Nation on alert as bushfires spread, Gillard warns NSW residents to be vigilant


Wildfires Force 3,000 From Homes in Australian Heatwave

07 January 2013

published by www.bloomberg.com 


Australia —  Australia’s island state of Tasmania is struggling to contain wildfires that destroyed 100 properties and forced more than 3,000 people from their homes as areas of the mainland brace for catastrophic conditions due tomorrow.

The government is sending financial aid and extra firefighters to Tasmania amid concerns people may have died in the blazes. Prime Minister Julia Gillard, who surveyed the damage today, said the government plans grants of as much as A$8,875 ($9,301) to help people in fire-stricken communities cover living expenses and find new homes.

The wildfires in Tasmania, an island the size of West Virginia about 240 kilometers (150 miles) off Australia’s southeast coast, forced residents and tourists to seek refuge on boats and beaches. Fires are also burning in New South Wales, Victoria and South Australia states amid the most wide-ranging heatwave in a decade, with Sydney forecast to reach 43 degrees Celsius (109 degrees Fahrenheit) tomorrow.

“This is the time to be vigilant and I do particularly want to pass that message on to the people of New South Wales as the temperature gauge starts to rise,” Gillard told reporters in Hobart. Authorities said most of the 100 people, including tourists, that were missing have now been accounted for and there have been no reported deaths.
Fire Risk

Australia’s hot, dry climate makes bushfires a major risk in the southern hemisphere’s summer. The worst fires in the nation’s history, the so-called Black Saturday blazes, killed 173 people as they swept through rural Victoria in February 2009.

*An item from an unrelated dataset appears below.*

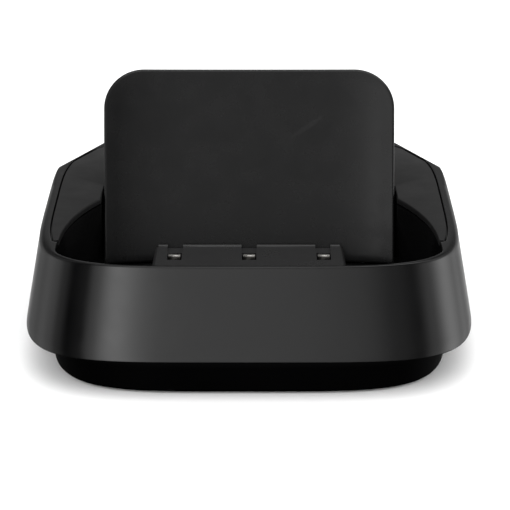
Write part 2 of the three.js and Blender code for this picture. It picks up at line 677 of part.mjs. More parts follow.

Eighty percent of the country recorded temperatures above 40 degrees Celsius last week, with such conditions forecast to continue in parts of South Australia, Victoria and New South Wales, according to the weather bureau.

A catastrophic fire danger alert, meaning any fire that starts has the potential to cause significant loss of life, has been issued for tomorrow in the New South Wales districts of Illawarra/Shoalhaven and Southern Ranges, the Bureau of Meteorology said on its website today.

At least 100 homes and buildings have been destroyed in Tasmania, which has a population of about 500,000 people out of Australia’s more than 22 million. As many as 1,000 residents were sent by boat from the Tasman Peninsula to the state capital, Hobart, according to police.

About 600 people took shelter at Port Arthur, a former convict settlement that’s now a tourist destination about 90 kilometers southeast of Hobart, while as many as 2,000 were sent to the nearby town of Nubeena, police said yesterday.
Buildings Destroyed

Fires destroyed about 30 percent of the buildings in the Tasmanian coastal village of Dunalley east of Hobart, including a police station and a school, and 40 percent of the structures in the community of Connellys Marsh, police said. More than 20 homes were destroyed in the Murdunna area north of Port Arthur.

Fire crews from Victoria and New South Wales have been sent to help in Tasmania. While conditions eased overnight, fires are still burning in the state, according to the Tasmanian Fire Service.

The Insurance Council of Australia called the Tasmanian wildfires a catastrophe for the island state in a Jan. 5 statement.

“It is much too early to assess or estimate the cost of the bushfire in Tasmania,” Insurance Council spokesman Chris Sealey said in a phone interview today. “We have people on the ground assessing the damage and helping policy holders.”

Britain’s Queen Elizabeth II, who serves as Australia’s head of state, sent a letter supporting efforts by firefighters, volunteers and emergency workers and expressing “deep concern” in the wake of the destruction, Tasmanian Governor Peter Underwood’s office said in a statement.